For a Black woman born in the segregated South and working in the segregated capital, to envision the nation as a bed of flowers may have been an unconscious act of reclamation: America as it might be, not as it was.

Market Escalation: Alma Thomas in the Contemporary Art World

In recent years, Alma Thomas’s market has surged dramatically. Once overlooked, her paintings now command multi-million-dollar figures at auction:

  • A Fantastic Sunset (1970) sold for nearly $4 million at Christie’s in 2023, more than double its high estimate.

  • Snow Reflections (1966) fetched over $3.3 million at Sotheby’s the same year.

  • Earlier, works like Azaleas (1969) crossed the $700,000 mark, signaling a steady escalation in value.
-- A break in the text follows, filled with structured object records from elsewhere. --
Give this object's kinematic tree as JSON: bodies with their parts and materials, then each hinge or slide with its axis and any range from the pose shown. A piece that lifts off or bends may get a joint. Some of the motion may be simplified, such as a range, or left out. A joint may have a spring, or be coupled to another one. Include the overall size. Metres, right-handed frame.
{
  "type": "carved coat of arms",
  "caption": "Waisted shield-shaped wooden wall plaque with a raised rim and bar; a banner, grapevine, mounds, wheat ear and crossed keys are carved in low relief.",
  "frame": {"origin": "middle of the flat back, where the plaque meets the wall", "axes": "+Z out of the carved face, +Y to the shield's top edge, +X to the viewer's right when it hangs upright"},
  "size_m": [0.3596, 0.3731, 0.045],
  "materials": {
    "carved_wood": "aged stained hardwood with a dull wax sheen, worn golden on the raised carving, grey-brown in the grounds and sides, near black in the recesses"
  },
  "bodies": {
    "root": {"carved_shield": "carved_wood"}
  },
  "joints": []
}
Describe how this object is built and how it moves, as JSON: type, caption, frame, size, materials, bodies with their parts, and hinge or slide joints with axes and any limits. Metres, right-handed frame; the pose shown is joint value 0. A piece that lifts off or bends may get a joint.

  1. Institutional validation: Major retrospectives, such as Alma W. Thomas: Everything Is Beautiful, have repositioned her as a central figure in American modernism.

  2. Scarcity: Because she began her mature style late in life, there are relatively few large-scale canvases, making each one highly sought after.

  3. Cultural momentum: The art world has sought to redress the exclusion of African American women, and Thomas’s joyous abstraction offers both critical and market appeal.

In this context, Bed of Red Azaleas would be a coveted canvas — one that combines her signature floral subject with a historically resonant date.

Dispair

Thomas often insisted that her art was about joy, not politics. Yet to insist on joy as a Black woman artist in 1968 was political in itself. It was an act of resistance to despair, a refusal to let hatred define one’s vision.

In Bed of Red Azaleas, the politics of beauty are clear. By painting azaleas as a metaphor for resilience, Thomas offered an alternative to the violence of her time. She showed that abstraction could be a site of healing, not just subtle protest.

Flow

Half a century later, Alma Thomas is finally recognized as a pioneering figure in abstraction. Her influence stretches across generations of artists who see in her work a model of how to merge personal vision, cultural identity, and universal beauty.

Bed of Red Azaleas embodies this legacy. It is at once deeply personal — rooted in her D.C. garden — and potentially national, echoing the outline of the country. It is abstract yet recognizable, liberal yet open to conservative appropriation. Above all, it is beautiful, reminding us that beauty itself can be radical.

When Alma Thomas painted Bed of Red Azaleas, she likely intended nothing more than to capture the splendor of her garden in bloom. Yet the canvas has come to bear more meanings: a map of the United States, a meditation on red in politics, a commodity in the art market, a symbol of liberal resilience.